-- DATA SHOWN start --
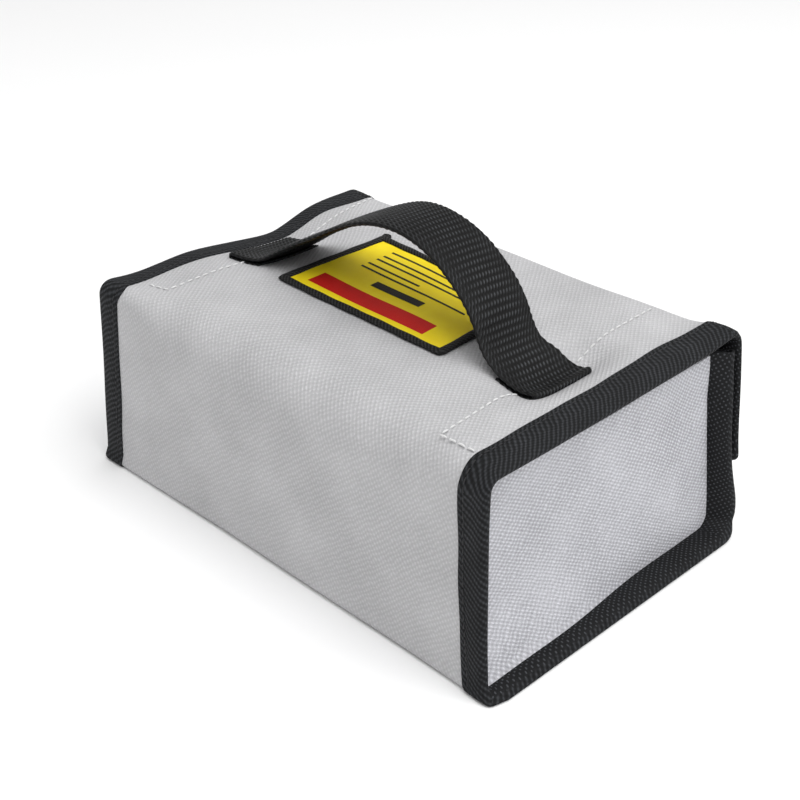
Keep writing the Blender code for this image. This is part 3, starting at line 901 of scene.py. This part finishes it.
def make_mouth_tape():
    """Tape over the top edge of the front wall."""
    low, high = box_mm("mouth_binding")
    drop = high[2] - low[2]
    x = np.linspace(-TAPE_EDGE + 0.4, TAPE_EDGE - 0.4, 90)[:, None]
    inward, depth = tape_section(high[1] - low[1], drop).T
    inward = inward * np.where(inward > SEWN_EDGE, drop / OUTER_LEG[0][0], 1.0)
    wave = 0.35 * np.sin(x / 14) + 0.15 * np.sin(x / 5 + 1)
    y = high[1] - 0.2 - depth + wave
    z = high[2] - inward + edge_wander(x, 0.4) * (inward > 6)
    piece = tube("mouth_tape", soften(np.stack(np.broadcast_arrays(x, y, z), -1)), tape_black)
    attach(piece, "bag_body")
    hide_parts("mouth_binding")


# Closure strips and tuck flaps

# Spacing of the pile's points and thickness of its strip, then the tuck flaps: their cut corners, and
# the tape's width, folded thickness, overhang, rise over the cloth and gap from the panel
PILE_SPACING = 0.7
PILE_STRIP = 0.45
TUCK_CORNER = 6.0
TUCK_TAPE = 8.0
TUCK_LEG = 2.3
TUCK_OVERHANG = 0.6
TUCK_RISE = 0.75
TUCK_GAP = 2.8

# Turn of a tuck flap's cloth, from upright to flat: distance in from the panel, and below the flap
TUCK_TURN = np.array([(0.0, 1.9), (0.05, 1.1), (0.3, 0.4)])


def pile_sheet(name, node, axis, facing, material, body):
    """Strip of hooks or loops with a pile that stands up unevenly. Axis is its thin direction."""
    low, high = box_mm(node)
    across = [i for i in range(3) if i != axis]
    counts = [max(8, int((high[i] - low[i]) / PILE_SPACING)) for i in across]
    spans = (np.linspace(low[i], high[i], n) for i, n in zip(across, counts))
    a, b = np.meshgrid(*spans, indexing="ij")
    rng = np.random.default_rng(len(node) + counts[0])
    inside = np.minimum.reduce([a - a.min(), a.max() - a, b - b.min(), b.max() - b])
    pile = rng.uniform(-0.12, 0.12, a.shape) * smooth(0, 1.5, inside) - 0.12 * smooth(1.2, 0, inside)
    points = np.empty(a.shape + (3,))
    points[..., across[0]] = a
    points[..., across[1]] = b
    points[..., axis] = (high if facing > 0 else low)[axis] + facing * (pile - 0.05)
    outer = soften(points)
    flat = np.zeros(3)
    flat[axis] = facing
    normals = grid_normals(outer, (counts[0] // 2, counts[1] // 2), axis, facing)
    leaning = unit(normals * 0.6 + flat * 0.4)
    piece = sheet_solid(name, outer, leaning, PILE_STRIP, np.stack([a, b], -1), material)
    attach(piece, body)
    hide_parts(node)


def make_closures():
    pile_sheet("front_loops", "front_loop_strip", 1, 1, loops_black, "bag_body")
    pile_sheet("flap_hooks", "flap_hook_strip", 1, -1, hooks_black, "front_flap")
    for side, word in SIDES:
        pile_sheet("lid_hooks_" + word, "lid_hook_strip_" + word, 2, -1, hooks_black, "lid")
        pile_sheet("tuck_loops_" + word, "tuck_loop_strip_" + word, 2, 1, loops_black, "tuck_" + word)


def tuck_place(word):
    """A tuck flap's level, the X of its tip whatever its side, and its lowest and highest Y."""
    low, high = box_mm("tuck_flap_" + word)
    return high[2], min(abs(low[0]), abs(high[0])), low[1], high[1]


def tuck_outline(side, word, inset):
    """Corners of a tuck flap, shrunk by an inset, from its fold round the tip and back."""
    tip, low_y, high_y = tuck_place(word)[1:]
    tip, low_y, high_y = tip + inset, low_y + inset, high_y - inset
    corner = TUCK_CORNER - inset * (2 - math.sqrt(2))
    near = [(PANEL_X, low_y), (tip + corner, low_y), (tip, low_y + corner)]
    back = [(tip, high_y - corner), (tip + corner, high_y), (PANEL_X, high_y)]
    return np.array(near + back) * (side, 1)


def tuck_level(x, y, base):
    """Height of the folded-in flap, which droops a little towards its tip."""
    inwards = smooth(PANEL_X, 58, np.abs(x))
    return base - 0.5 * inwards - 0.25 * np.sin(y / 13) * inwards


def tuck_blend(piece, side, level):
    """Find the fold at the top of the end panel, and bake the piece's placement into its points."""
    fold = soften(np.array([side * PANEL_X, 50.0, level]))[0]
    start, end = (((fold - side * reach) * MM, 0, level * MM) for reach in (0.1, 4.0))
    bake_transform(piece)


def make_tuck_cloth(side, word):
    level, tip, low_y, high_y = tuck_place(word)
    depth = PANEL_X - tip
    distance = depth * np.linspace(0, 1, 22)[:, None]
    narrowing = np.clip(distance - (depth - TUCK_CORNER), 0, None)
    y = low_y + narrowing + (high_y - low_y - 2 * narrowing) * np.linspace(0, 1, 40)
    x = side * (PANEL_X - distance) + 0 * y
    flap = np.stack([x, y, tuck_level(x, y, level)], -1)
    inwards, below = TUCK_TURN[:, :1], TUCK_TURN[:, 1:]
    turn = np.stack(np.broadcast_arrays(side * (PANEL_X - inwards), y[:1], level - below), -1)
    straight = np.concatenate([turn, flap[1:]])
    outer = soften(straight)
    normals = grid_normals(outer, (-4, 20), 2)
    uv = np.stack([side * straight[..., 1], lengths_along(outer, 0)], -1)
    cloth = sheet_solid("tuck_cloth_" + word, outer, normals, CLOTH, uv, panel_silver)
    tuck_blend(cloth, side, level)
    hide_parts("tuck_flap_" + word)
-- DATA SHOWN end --
* [TASK BRIEF] Return each line of the data exactly as written above.

* [SOLUTION TO THE EXERCISE]
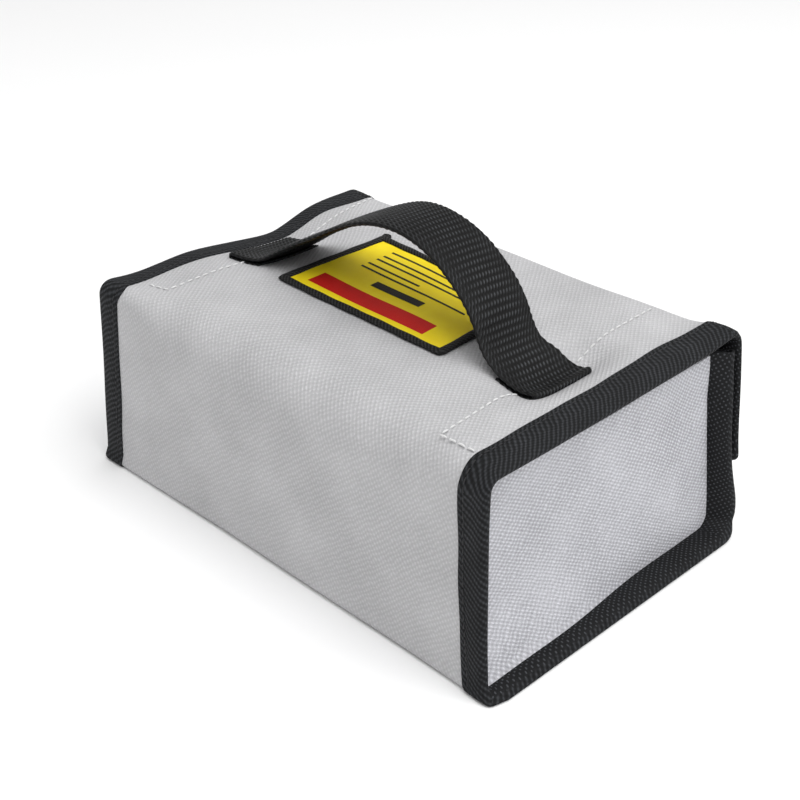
Keep writing the Blender code for this image. This is part 3, starting at line 901 of scene.py. This part finishes it.
def make_mouth_tape():
    """Tape over the top edge of the front wall."""
    low, high = box_mm("mouth_binding")
    drop = high[2] - low[2]
    x = np.linspace(-TAPE_EDGE + 0.4, TAPE_EDGE - 0.4, 90)[:, None]
    inward, depth = tape_section(high[1] - low[1], drop).T
    inward = inward * np.where(inward > SEWN_EDGE, drop / OUTER_LEG[0][0], 1.0)
    wave = 0.35 * np.sin(x / 14) + 0.15 * np.sin(x / 5 + 1)
    y = high[1] - 0.2 - depth + wave
    z = high[2] - inward + edge_wander(x, 0.4) * (inward > 6)
    piece = tube("mouth_tape", soften(np.stack(np.broadcast_arrays(x, y, z), -1)), tape_black)
    attach(piece, "bag_body")
    hide_parts("mouth_binding")


# Closure strips and tuck flaps

# Spacing of the pile's points and thickness of its strip, then the tuck flaps: their cut corners, and
# the tape's width, folded thickness, overhang, rise over the cloth and gap from the panel
PILE_SPACING = 0.7
PILE_STRIP = 0.45
TUCK_CORNER = 6.0
TUCK_TAPE = 8.0
TUCK_LEG = 2.3
TUCK_OVERHANG = 0.6
TUCK_RISE = 0.75
TUCK_GAP = 2.8

# Turn of a tuck flap's cloth, from upright to flat: distance in from the panel, and below the flap
TUCK_TURN = np.array([(0.0, 1.9), (0.05, 1.1), (0.3, 0.4)])


def pile_sheet(name, node, axis, facing, material, body):
    """Strip of hooks or loops with a pile that stands up unevenly. Axis is its thin direction."""
    low, high = box_mm(node)
    across = [i for i in range(3) if i != axis]
    counts = [max(8, int((high[i] - low[i]) / PILE_SPACING)) for i in across]
    spans = (np.linspace(low[i], high[i], n) for i, n in zip(across, counts))
    a, b = np.meshgrid(*spans, indexing="ij")
    rng = np.random.default_rng(len(node) + counts[0])
    inside = np.minimum.reduce([a - a.min(), a.max() - a, b - b.min(), b.max() - b])
    pile = rng.uniform(-0.12, 0.12, a.shape) * smooth(0, 1.5, inside) - 0.12 * smooth(1.2, 0, inside)
    points = np.empty(a.shape + (3,))
    points[..., across[0]] = a
    points[..., across[1]] = b
    points[..., axis] = (high if facing > 0 else low)[axis] + facing * (pile - 0.05)
    outer = soften(points)
    flat = np.zeros(3)
    flat[axis] = facing
    normals = grid_normals(outer, (counts[0] // 2, counts[1] // 2), axis, facing)
    leaning = unit(normals * 0.6 + flat * 0.4)
    piece = sheet_solid(name, outer, leaning, PILE_STRIP, np.stack([a, b], -1), material)
    attach(piece, body)
    hide_parts(node)


def make_closures():
    pile_sheet("front_loops", "front_loop_strip", 1, 1, loops_black, "bag_body")
    pile_sheet("flap_hooks", "flap_hook_strip", 1, -1, hooks_black, "front_flap")
    for side, word in SIDES:
        pile_sheet("lid_hooks_" + word, "lid_hook_strip_" + word, 2, -1, hooks_black, "lid")
        pile_sheet("tuck_loops_" + word, "tuck_loop_strip_" + word, 2, 1, loops_black, "tuck_" + word)


def tuck_place(word):
    """A tuck flap's level, the X of its tip whatever its side, and its lowest and highest Y."""
    low, high = box_mm("tuck_flap_" + word)
    return high[2], min(abs(low[0]), abs(high[0])), low[1], high[1]


def tuck_outline(side, word, inset):
    """Corners of a tuck flap, shrunk by an inset, from its fold round the tip and back."""
    tip, low_y, high_y = tuck_place(word)[1:]
    tip, low_y, high_y = tip + inset, low_y + inset, high_y - inset
    corner = TUCK_CORNER - inset * (2 - math.sqrt(2))
    near = [(PANEL_X, low_y), (tip + corner, low_y), (tip, low_y + corner)]
    back = [(tip, high_y - corner), (tip + corner, high_y), (PANEL_X, high_y)]
    return np.array(near + back) * (side, 1)


def tuck_level(x, y, base):
    """Height of the folded-in flap, which droops a little towards its tip."""
    inwards = smooth(PANEL_X, 58, np.abs(x))
    return base - 0.5 * inwards - 0.25 * np.sin(y / 13) * inwards


def tuck_blend(piece, side, level):
    """Find the fold at the top of the end panel, and bake the piece's placement into its points."""
    fold = soften(np.array([side * PANEL_X, 50.0, level]))[0]
    start, end = (((fold - side * reach) * MM, 0, level * MM) for reach in (0.1, 4.0))
    bake_transform(piece)


def make_tuck_cloth(side, word):
    level, tip, low_y, high_y = tuck_place(word)
    depth = PANEL_X - tip
    distance = depth * np.linspace(0, 1, 22)[:, None]
    narrowing = np.clip(distance - (depth - TUCK_CORNER), 0, None)
    y = low_y + narrowing + (high_y - low_y - 2 * narrowing) * np.linspace(0, 1, 40)
    x = side * (PANEL_X - distance) + 0 * y
    flap = np.stack([x, y, tuck_level(x, y, level)], -1)
    inwards, below = TUCK_TURN[:, :1], TUCK_TURN[:, 1:]
    turn = np.stack(np.broadcast_arrays(side * (PANEL_X - inwards), y[:1], level - below), -1)
    straight = np.concatenate([turn, flap[1:]])
    outer = soften(straight)
    normals = grid_normals(outer, (-4, 20), 2)
    uv = np.stack([side * straight[..., 1], lengths_along(outer, 0)], -1)
    cloth = sheet_solid("tuck_cloth_" + word, outer, normals, CLOTH, uv, panel_silver)
    tuck_blend(cloth, side, level)
    hide_parts("tuck_flap_" + word)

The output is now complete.